Ritsumeikan University

Mathieu Lagrange
Mathieu Lagrange

CNRS, Ecole Centrale Nantes, Nantes Université

Shinnosuke Takamichi
Shinnosuke Takamichi

The University of Tokyo

If you are interested in the task, you can join us on the dedicated slack channel.

Summary of task

Before Submission

  • Participants build foley sound synthesis models that generate various sounds, for 7 sound classes we defined.
    • class index --> [Model] --> 100 sounds (4-second / mono / 16-bit / 22,050 Hz).
    • class:{"DogBark": 0, "Footstep": 1, "GunShot": 2, "Keyboard": 3, "MovingMotorVehicle": 4, "Rain": 5, "Sneeze_Cough": 6}
  • On Track A, participants can use any external data/models. On Track B, no external resources are allowed. One can submit for either or both.
  • An entry consists of two items.
    • A yaml: In a pre-defined format that includes URL for a Colab notebook (which also follows a pre-defined format)
    • A pdf: Technical report

After Submission

  • Submissions will be evaluated first by Frechet Audio Distance (FAD), then by subjective test.
  • Participants are required to contribute to the subjective tests.
    • One evaluator per entry / About 2-3 hours of listening test / During the week of May 20-26.
  • FAD decides eight finalists. Subjective test decides final ranking among them (FAD score is ignored)

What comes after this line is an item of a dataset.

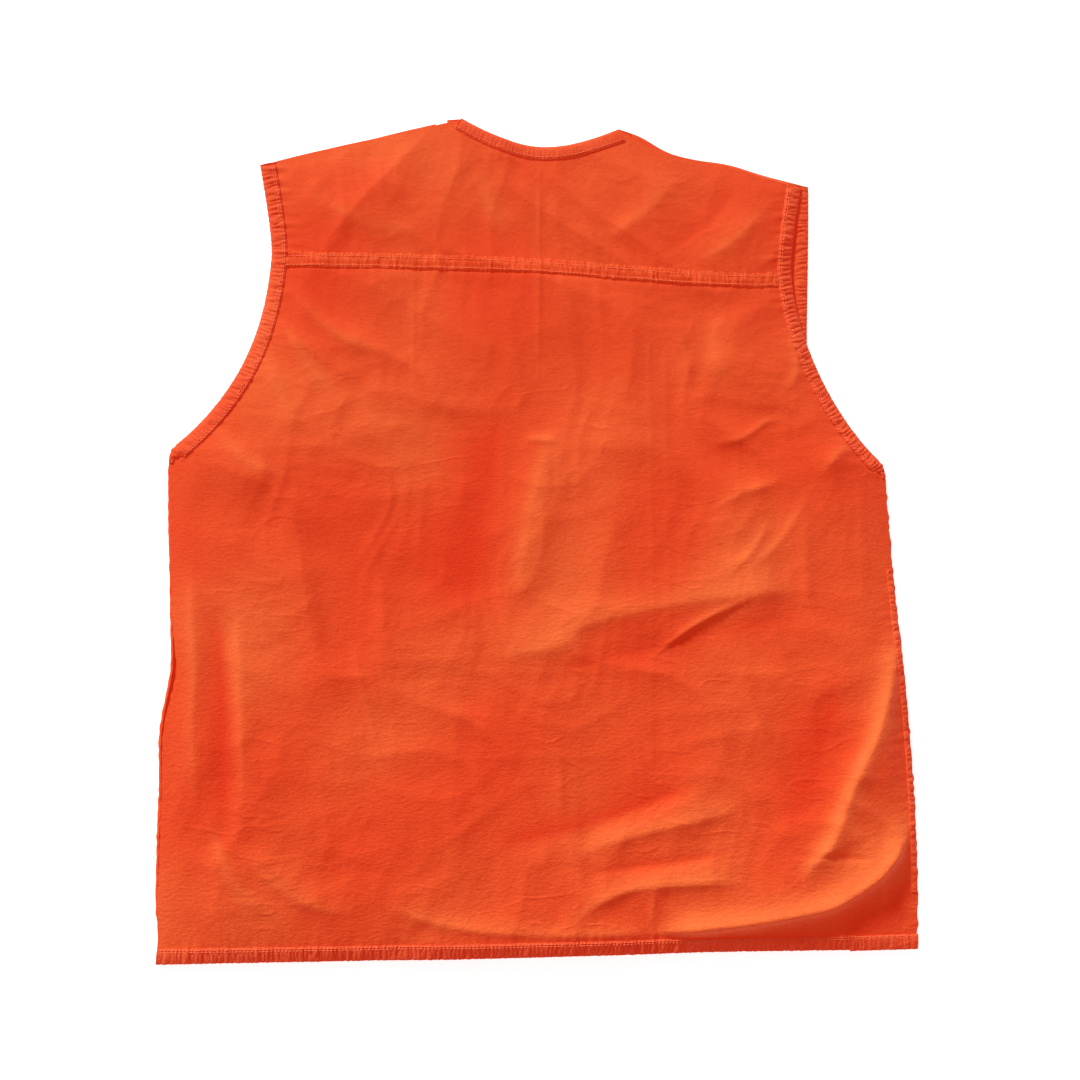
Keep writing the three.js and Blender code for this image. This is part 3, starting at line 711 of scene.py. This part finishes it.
def backYoke():
    u = np.linspace(-1, 1, int(2 * p["shoulderHalf"] / backCloth["yokePitch"]))
    v = np.linspace(0, 1, int((p["length"] - p["seamLow"]) / backCloth["yokePitch"]))[:, None]
    start = p["seamHigh"] - 5
    level = start + (p["tipY"] - start) * v
    x = u[None] * (halfWidth(level) - p["edgeInset"])
    top = topLine(u * (p["shoulderHalf"] - p["edgeInset"])) - 1.5
    y = start + (top[None] - start) * v
    return clothGrid("back_yoke_cloth", x, y, backZ(x, y))


# The yoke's lower edge, turned under and sewn down with two rows of stitching.
def yokeBand():
    x = np.linspace(-p["waistHalf"] + 8, p["waistHalf"] - 8, 560)
    across = np.linspace(0, 1, 13)
    profile = np.array([-0.5, 0.55, 0.85, 0.5, 0.75, 1.0, 1.05, 1.0, 0.75, 0.45, 0.5, 0.3, -0.3])
    gx, gy = np.meshgrid(x, p["seamLow"] + across * (p["seamHigh"] - p["seamLow"] + 1))
    gather = waves(gx, gy, 3.6, 31, stretch=(1, 3))
    gy = gy + 0.5 * waves(gx, 0 * gx, 60, 32) + 0.25 * waves(gx, 0 * gx, 13, 33)
    z = backZ(gx, gy) + profile[:, None] * backCloth["bandRise"] + 0.26 * gather
    # The band is painted a little paler overall, and paler still where its gathers rise: painted highlight.
    return clothGrid("yoke_seam_band", gx, gy, z, 0.1 + 0.2 * gather)


keep(backPanel(), "vest", clothMat, "cloth", "back_panel")
keep(backYoke(), "vest", clothMat, "cloth", "back_yoke")
keep(yokeBand(), "vest", clothMat, "cloth", "yoke_seam")
neckWhole = np.vstack([mirror(backNeckLine), backNeckLine[::-1][1:]])
neckStrip = ribbon("neck_binding_back_strip", neckWhole, -1, bound["neck"], backZ, bound["thin"], 0.3)
keep(puckered(neckStrip, 3, 0.45), "vest", None, "binding", "neck_binding_back")
hemEnd, hemJoin = p["hemHalf"] + 0.5, 259
hemStrip = ribbon("hem_binding_back_strip", [(-hemEnd, 0.0), (hemJoin + 3, 0.0)], 1,
                  p["bindingWidth"], backZ, bound["thick"], 0.3)
keep(puckered(hemStrip, 7, 1.2, material=shadedHemMat), "vest", None, "binding", "hem_binding_back")
lapStrip = ribbon("hem_binding_back_lap", [(hemJoin, -0.8), (hemEnd, 0.0)], 1,
                  p["bindingWidth"], backZ, bound["thick"], 0.9)
keep(puckered(lapStrip, 9, 0.9, material=shadedHemMat), "vest", None, "binding")
bandX = p["waistHalf"] - 12
yokeRows = [np.array([(-bandX, y), (bandX, y)]) for y in (p["seamLow"] + 2.4, p["seamHigh"] - 2.6)]
keep(stitches("yoke_stitches", yokeRows, backZ, 0.8, 1), "vest", threadMat, "cloth")
hemRows = [np.array([(-p["hemHalf"] + 3, y), (p["hemHalf"] - 3, y)]) for y in (9.8, 11.6)]
keep(stitches("hem_stitches", hemRows, backZ, 1.45, 2), "vest", threadMat, "binding")
keep(stitches("neck_stitches", [shifted(neckWhole, -1, 8.6)], backZ, 1.3, 3), "vest", threadMat, "binding")
print("back made")


# The front's cut of cloth as a grid that runs from the opening to the side.
def frontGrid(name, side, pitch=2.6):
    outer = np.vstack([sideLine[1:], frontArmholeLine(name)[1:]])
    outer[0] = (p["hemHalf"], 2)
    neck = frontNeckLine[::-1]
    level = np.linspace(0, 1, int(p["length"] / pitch))
    seam = np.linspace(0, 1, int(p["hemHalf"] / pitch))
    innerAt, outerAt = [], []
    for v in level:
        if v <= 0.8:
            y = 2 + v * (p["frontNeckY"] - 2) / 0.8
            innerAt.append((p["frontEdge"], y))
            outerAt.append((np.interp(y, outer[:, 1], outer[:, 0]), y))
        else:
            w = (v - 0.8) / 0.2
            y = p["frontNeckY"] + w * (p["length"] - p["frontNeckY"])
            innerAt.append((np.interp(y, neck[:, 1], neck[:, 0]), y))
            y = p["frontNeckY"] + w * (p["tipY"] - p["frontNeckY"])
            outerAt.append((np.interp(y, outer[:, 1], outer[:, 0]), y))
    innerAt, outerAt = np.array(innerAt), np.array(outerAt)
    s = seam[None]
    x = innerAt[:, :1] * (1 - s) + (outerAt[:, :1] - p["edgeInset"]) * s
    y = innerAt[:, 1:] * (1 - s) + outerAt[:, 1:] * s
    if side > 0:
        y = y + 3.2 * np.exp(-(((x - 92) / 17) ** 2)) * smooth(0.85, 1, level)[:, None]
    return x * side, y


def front(name, side):
    x, y = frontGrid(name, side)
    if side < 0:
        x, y = x[:, ::-1], y[:, ::-1]
    return closedSheet(f"{name}_front_cloth", x, y, frontZ(x, y), p["clothThick"])


# How far in the seams' turns start, and how far they bulge, in millimetres
seamTurn = {"sideInset": 1.5, "sideBulge": 2.2, "shoulderInset": 1.6, "shoulderBulge": 2.0}


# The side seam and the turn of the cloth round it, from the back layer down to the front one.
def sideTurn(name, side):
    line = sideLine[(sideLine[:, 1] > 11) & (sideLine[:, 1] <= p["underarmY"])]
    line, _ = evenly(np.vstack([[np.interp(11, sideLine[:, 1], sideLine[:, 0]), 11], line]), 1.2)
    turn = np.linspace(0, math.pi, 11)
    x0, y0 = line[:, :1] - seamTurn["sideInset"], line[:, 1:]
    top, bottom = backZ(x0, y0), frontZ(x0, y0) - p["clothThick"]
    middle, half = (top + bottom) / 2, (top - bottom) / 2
    rough = waves(y0 + 0 * turn, turn * 4 + 0 * y0, 9, 41 + side) * smooth(0, 0.6, np.sin(turn))
    width = seamTurn["sideBulge"] + (0.55 if side > 0 else 0.25) * rough
    x = x0 + np.sin(turn) * smooth(-3, 14, p["underarmY"] - y0) * width
    z = middle + np.cos(turn) * half
    y = np.repeat(y0, len(turn), 1)
    faces = gridFaces(*x.shape)
    if side > 0:
        faces = faces[:, ::-1]
    return meshObject(f"{name}_side_seam_turn", placed(x * side, y, z), faces[:, ::-1])


# The same along the shoulder. It starts clear of the cloth that folds at the neck.
def shoulderTurn(name, side):
    start = p["foldX"] + (26 if side > 0 else 6)
    tip, neck = (p["shoulderHalf"] - 2, p["tipY"]), (start, float(topLine(start)))
    line, _ = evenly(np.array([neck, tip]), 1.5)
    turn = np.linspace(0, math.pi, 9)
    x0, y0 = line[:, :1] * side, line[:, 1:] - seamTurn["shoulderInset"]
    top, bottom = backZ(x0, y0), frontZ(x0, y0) - p["clothThick"]
    middle, half = (top + bottom) / 2, (top - bottom) / 2
    y = y0 + np.sin(turn) * seamTurn["shoulderBulge"]
    z = middle + np.cos(turn) * half
    x = np.repeat(x0, len(turn), 1)
    faces = gridFaces(*x.shape)
    return meshObject(f"{name}_shoulder_seam_turn", placed(x, y, z), faces if side > 0 else faces[:, ::-1])


pocketLook = {"inner": 108, "outer": 266, "low": 32, "high": 232, "corner": 18, "z": 4.6,
              "flapHinge": 248, "flapDepth": 62, "flapCorner": 22, "flapZ": 1.75}


# A patch pocket or a flap with clipped lower corners.
def patch(name, x0, x1, y0, y1, corner, z, side, puff):
    v = np.linspace(0, 1, 60)[:, None]
    u = np.linspace(-1, 1, 60)[None]
    y = y0 + (y1 - y0) * v + 0 * u
    clip = np.clip(corner - (y - y0), 0, corner)
    x = (x0 + x1) / 2 + u * ((x1 - x0) / 2 - clip)
    z = z + puff * waves(x, y, 38, 51) * (1 - u**2) + 0 * v
    x = x * side
    if side < 0:
        x, y, z = x[:, ::-1], y[:, ::-1], z[:, ::-1]
    return closedSheet(name, x, y, z, p["clothThick"])


# A strip or sheet that runs from the body of the vest onto the front: its transform goes into its mesh, and
# the CAD nodes that it stands for are hidden.
def foldsWith(obj, name, side, slotName, *nodes):
    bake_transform(obj)
    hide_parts(*nodes)


def bindingZ(x, y):
    return frontZ(x, y) - 0.3


def armholes(name, side, towards, seed):
    arm = boundLine(armholeLine()) * (side, 1)
    armFront = boundLine(frontArmholeLine(name)) * (side, 1)
    width, taper = p["bindingWidth"], bound["taper"]
    back = ribbon(f"{name}_armhole_binding_back_strip", arm, towards, width, backZ, bound["thick"], 0.35,
                  taper=taper)
    keep(puckered(back, seed, 1.1), "vest", None, "binding", f"{name}_armhole_binding_back")
    under = ribbon(f"{name}_armhole_binding_front_strip", armFront, towards, width, bindingZ,
                   bound["thin"], -0.1, taper=taper)
    keep(puckered(under, seed + 1, 1.1), "vest", None, "binding", f"{name}_armhole_binding_front")
    rows = [shifted(arm, towards, d)[3:-3] for d in (9.4, 11.2)]
    keep(stitches(f"{name}_armhole_stitches", rows, backZ, 1.4, seed + 2), "vest", threadMat, "binding")


def frontAndBindings(name, side, towards, seed):
    cloth = front(name, side)
    cloth.data.materials.append(clothMat)
    foldsWith(cloth, name, side, "cloth", f"{name}_front_panel", f"{name}_front_strip")
    hem = np.array([(p["hemHalf"] * side, 0.0), (p["frontEdge"] * side, 0.0)])[::-side]
    strip = ribbon(f"{name}_hem_binding_front_strip", hem, 1, p["bindingWidth"], bindingZ, bound["hemThick"])
    foldsWith(puckered(strip, seed + 3, material=shadedHemMat), name, side, "binding",
              f"{name}_hem_binding_front", f"{name}_hem_binding_strip")
    neckEdge = frontNeckLine * (side, 1)
    neckTape = ribbon(f"{name}_neck_binding_strip", neckEdge, towards, bound["frontNeck"], bindingZ,
                      bound["thin"])
    keep(puckered(neckTape, seed + 4, 0.6), f"{name}_front_opening", None, "binding", f"{name}_neck_binding")


def seams(name, side, seed):
    keep(sideTurn(name, side), "vest", clothMat, "cloth", f"{name}_side_seam")
    if side > 0:
        rolled = sideLine[(sideLine[:, 1] > 40) & (sideLine[:, 1] < 335)]
        roll = ribbon("right_side_seam_roll", rolled, 1, bound["roll"], backZ, bound["rollThick"], 0.4)
        keep(puckered(roll, seed + 5, 0.8, 1.3), "vest", None, "binding")
    keep(shoulderTurn(name, side), "vest", clothMat, "cloth", f"{name}_shoulder_seam")


def pocketAndFlap(name, side, seed):
    q = pocketLook
    pocket = patch(f"{name}_pocket_cloth", q["inner"], q["outer"], q["low"], q["high"], q["corner"],
                   q["z"] + 0.4, side, 0.3)
    keep(pocket, "vest", clothMat, "cloth", f"{name}_pocket", f"{name}_flap_seam")
    low, high, cut = q["low"] + 3, q["high"] - 3, q["corner"]
    a, b = q["inner"] + 3, q["outer"] - 3
    sewn = np.array([(a, high), (a, low + cut), (a + cut, low), (b - cut, low), (b, low + cut), (b, high)])
    sewn = sewn * (side, 1)
    inset = sewn + (np.array([(a + b) / 2 * side, (low + high) / 2]) - sewn) * 0.035
    under = q["z"] - 0.2
    rows = stitches(f"{name}_pocket_stitches", [sewn, inset], lambda x, y: 0 * x + under, 0.0, seed + 6)
    keep(rows, "vest", threadMat, "cloth")
    flap = patch(f"{name}_flap_cloth", q["inner"] - 2, q["outer"] + 2, q["flapHinge"] - q["flapDepth"],
                 q["flapHinge"] + 4, q["flapCorner"], q["flapZ"], side, 0.0)
    keep(flap, f"{name}_flap", clothMat, "cloth", f"{name}_pocket_flap")


for name, side in sides.items():
    seed = 60 + 10 * side
    armholes(name, side, side, seed)
    frontAndBindings(name, side, side, seed)
    seams(name, side, seed)
    pocketAndFlap(name, side, seed)
print("sides made")


zipper = {"low": 22.3, "high": 552, "tapeHigh": 555, "edge": 3.2, "tapeWidth": 22, "tapeZ": 10.3,
          "tapeThick": 0.5, "tooth": (0.0014, 0.0030, 0.0020), "pitch": 0.0017}


def zipperHalf(name, side):
    opening = f"{name}_front_opening"
    edge = (zipper["edge"] + 0.2) * side
    line = np.array([(edge, zipper["low"]), (edge, zipper["tapeHigh"])])
    tape = ribbon(f"{name}_zipper_tape_strip", line, -side, zipper["tapeWidth"],
                  lambda x, y: 0 * x + zipper["tapeZ"] + zipper["tapeThick"] / 2,
                  zipper["tapeThick"], step=2.0, put=squared)
    keep(tape, opening, bindingMat, "binding", f"{name}_zipper_tape")
    count = 120
    y = np.linspace(zipper["low"] + 1, zipper["high"], count)
    places = squared((zipper["edge"] + 1.5) * side, y, zipper["tapeZ"] - 1.3)
    data = bpy.data.meshes.new(f"{name}_coil")
    data.from_pydata([tuple(v) for v in places], [(i, i + 1) for i in range(count - 1)], [])
    teeth = baked(linked(f"{name}_zipper_coil_loops", data), rowNodes, Spacing=zipper["pitch"],
                  Size=zipper["tooth"], Unevenness=0.0, Seed=1, Material=coilMat)
    keep(teeth, opening, coilMat, "coil", f"{name}_zipper_coil")


for name, side in sides.items():
    zipperHalf(name, side)
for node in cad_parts.values():
    if not node.hide_render:
        node.data.materials.clear()
        node.data.materials.append(metalMat)
print("zipper made")

# Floor, light and camera
room = {"floor": 0.95, "floorGlow": 0.76, "floorHalf": 8, "world": 0.26, "key": 5.2, "keySoftness": 9,
        "keyFrom": (-0.55, 0.85, 0.45), "lens": 50, "camera": (-0.1401, -0.0555, 1.2676),
        "cameraTurn": (2.48, -6.366, 0.022)}
floorMesh = bpy.data.meshes.new("floor")
far = room["floorHalf"]
floorMesh.from_pydata([(-far, -far, 0), (far, -far, 0), (far, far, 0), (-far, far, 0)], [], [(0, 1, 2, 3)])
floor = linked("floor", floorMesh)
floorMat, t = newMaterial("floor")
floorShader = t.add("ShaderNodeBsdfPrincipled", None, Base_Color=(room["floor"],) * 3 + (1,), Roughness=0.9,
                    Emission_Color=(1, 1, 1, 1), Emission_Strength=room["floorGlow"])
t.add("ShaderNodeOutputMaterial", None, Surface=floorShader.outputs[0])
floorMesh.materials.append(floorMat)

sun = bpy.data.lights.new("key", "SUN")
sun.energy, sun.angle = room["key"], math.radians(room["keySoftness"])
lamp = linked("key", sun)
lamp.rotation_euler = (-Vector(room["keyFrom"])).to_track_quat("-Z", "Y").to_euler()
world = bpy.data.worlds.new("studio")
world.use_nodes = True
background = world.node_tree.nodes["Background"]
background.inputs["Color"].default_value = (1, 1, 1, 1)
background.inputs["Strength"].default_value = room["world"]
scene = bpy.context.scene
scene.world = world
scene.view_settings.view_transform = "Standard"
lens = bpy.data.cameras.new("camera")
lens.lens, lens.sensor_width = room["lens"], 36
camera = linked("camera", lens)
camera.location = room["camera"]
camera.rotation_euler = tuple(math.radians(a) for a in room["cameraTurn"])
scene.camera = camera
print("room made")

Foley sound, in general, refers to sound effects that are created to convey (and sometimes enhance) the sounds produced by events occurring in a narrative (e.g. radio or film). Foley sounds are commonly added to multimedia to enhance the perceptual audio experience. This sound synthesis challenge requires the generation of original audio clips that represent a category of sound, such as footsteps.

The new sounds should fit into the category that is typified by the set of sounds in the development set, yet they should not duplicate any of the provided sounds.
Figure 1: Overview of Foley sound synthesis system.

Why is it an important task?

First, time-consuming post-production is inevitable to obtain a perfectly matched sound effect. By generating sound that belongs to a target sound category, Foley sound synthesis can make the workflow much more time and cost-effective. With the rise of virtual environments such as the metaverse, we expect a growing need for the automated generation of more and more complex and creative sound environments. Second, it can be utilized for dataset synthesis or augmentation for a wide variety of DCASE tasks including sound event detection (SED). SED has drawn great attention and synthesized datasets have been used already, e.g., URBAN-SED dataset. A high-quality Foley sound synthesis model could lead to development of better SED models.

Task setup

This task consists of generating sounds from two conditions. The first condition is the class id number, and the second condition is the number of the sounds to be generated. The data type of both conditions is an integer. The length of each generated audio should be 4 seconds.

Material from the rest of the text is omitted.